While in production, Sorkin only made dialogue changes for rhythmic purposes. “Even before I started directing, there was a certain amount of directing that I was already doing when I was writing the script and a certain amount of editing that I was already doing when I was writing the script, particularly now when I’m directing. By the time we get there, we’re not talking about the words anymore. Unless it’s something like I need an actor to get from this mark to this mark, and the line of dialogue isn’t long enough for him to do that — so I’ll add six more words.”
On a phone call from quarantine in his native Greece, The Trial of the Chicago 7 cinematographer Phedon Papamichael confirms Sorkin’s steadfast commitment to the rhythms of his dialogue: “To him, it’s all about the spoken word, and he really doesn’t get involved in designing shots or coverage, as long as the person who speaks his line is on camera. To the extreme that sometimes he’s sitting in front of the monitor, and he has his eyes closed. He just really focuses on the rhythm of the language and the rhythm of the writing.”
Papamichael said Sorkin even once told him, “I know nothing about what you do.”
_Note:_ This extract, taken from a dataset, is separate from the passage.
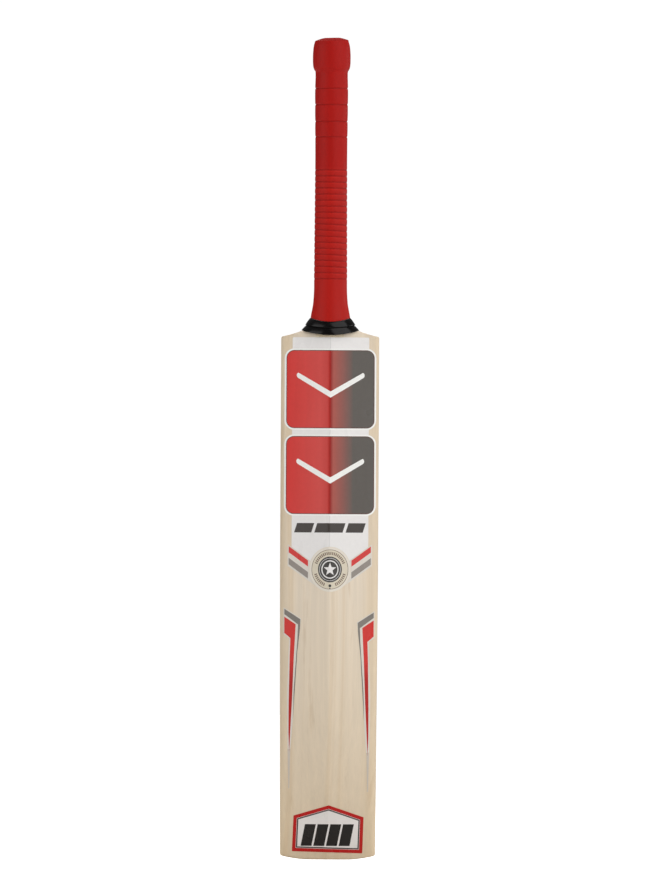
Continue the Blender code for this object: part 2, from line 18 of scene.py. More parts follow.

Sorkin adds that “with Molly’s Game and this, I tend to lean on the DP probably more than your average director. I’m so weak when it comes to the visual elements of filmmaking.” One of his takeaways from directing Chicago 7 was this:
“Look through the lens. Look through the viewfinder. Do you like what you’re looking at? Because that’s what the movie is going to look like.”
Another takeaway: Shoot lots of light through smoke.
“I don’t even want to say that I stole it from Steven, which of course I did, because I don’t do it nearly as well as Steven, but I first started learning about light through smoke with E.T., and then in every one of Steven’s movies after that, and got to use it for the first time here. Now every movie I write is going to have light coming through smoke in every scene. It’s the only thing I know how to do as a director.”
Joking aside, Sorkin did have one mandate that he applied across all departments: The film needed a modern feel. “It was always my intention that the movie not be about 1968, that it be about today. And
all of our department heads, from Shane Valentino, our production designer, to Susan Lyall, our costume designer, to Phedon — everybody, I made it clear: ‘Don’t lean into ’60s iconography. Don’t lean into the peace sign, the tie dye and the psychedelic aesthetic.’” Sorkin asked his composer, Daniel Pemberton, who also scored Molly’s Game, to “stay away from the ’60s protests songbook.”
Sorkin explains: “People are coming into this movie, just kind of assuming that they’re going to hear ‘Fortunate Son’ and ‘Sympathy for the Devil’ and that kind of thing.”
He does concede that “Fortunate Son” is a Vietnam soundtrack staple for a reason. “It works every time: chopper with the helicopter blades, and then…” He playfully mouths the iconic opening guitar riff from the Creedence Clearwater Revival classic.